Learn about SynkPay's IT recruitment services in India →
Or see how RPO works for international companies building India teams →

Internal vs External Recruitment: Which Is Better?

There is no universal winner.
The better approach depends on your company’s:

  • Hiring urgency

  • Budget

  • Skill requirements

  • Growth stage

  • Talent availability

  • Company culture

The strongest organisations use a hybrid approach, leveraging both internal and external recruitment sources depending on the situation.

Conclusion

Understanding the difference between internal and external recruitment helps organisations make better hiring decisions, reduce recruitment costs, and build a strong and future-ready workforce.

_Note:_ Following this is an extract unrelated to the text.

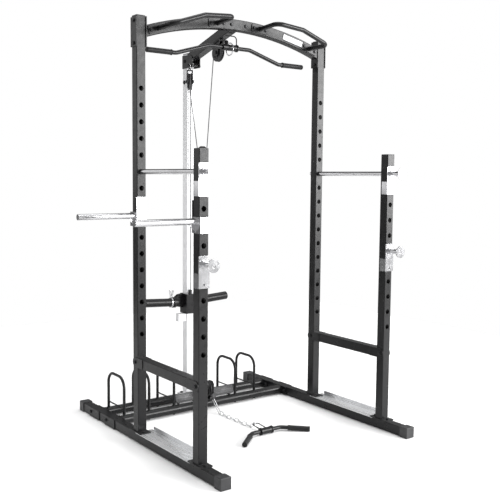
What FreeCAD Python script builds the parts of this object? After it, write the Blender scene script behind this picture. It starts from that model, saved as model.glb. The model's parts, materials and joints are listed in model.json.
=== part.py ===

Each method has its own advantages, disadvantages, and ideal use cases — and using them strategically ensures long-term organisational success.

Frequently Asked Questions (FAQs)

1. What is the main difference between internal and external recruitment?

Internal recruitment hires from within the company, while external recruitment hires from outside the organisation.

2. Which recruitment method is faster?

Internal recruitment is much faster because candidates are already familiar with the organisation.

3. When should a company use external recruitment?

When searching for niche skills, fresh ideas, a wider talent pool, or improved diversity.

4. Does internal recruitment improve morale?

Yes. Promoting or transferring internal employees boosts engagement and retention.

5. What are internal and external sources of recruitment?

Internal sources include promotions, transfers, referrals, and rehires.
External sources include job portals, agencies, campus hiring, advertisements, and social media sourcing.

6. Is external recruitment more expensive?

Generally yes, since it includes advertising, screening, assessments, and onboarding costs.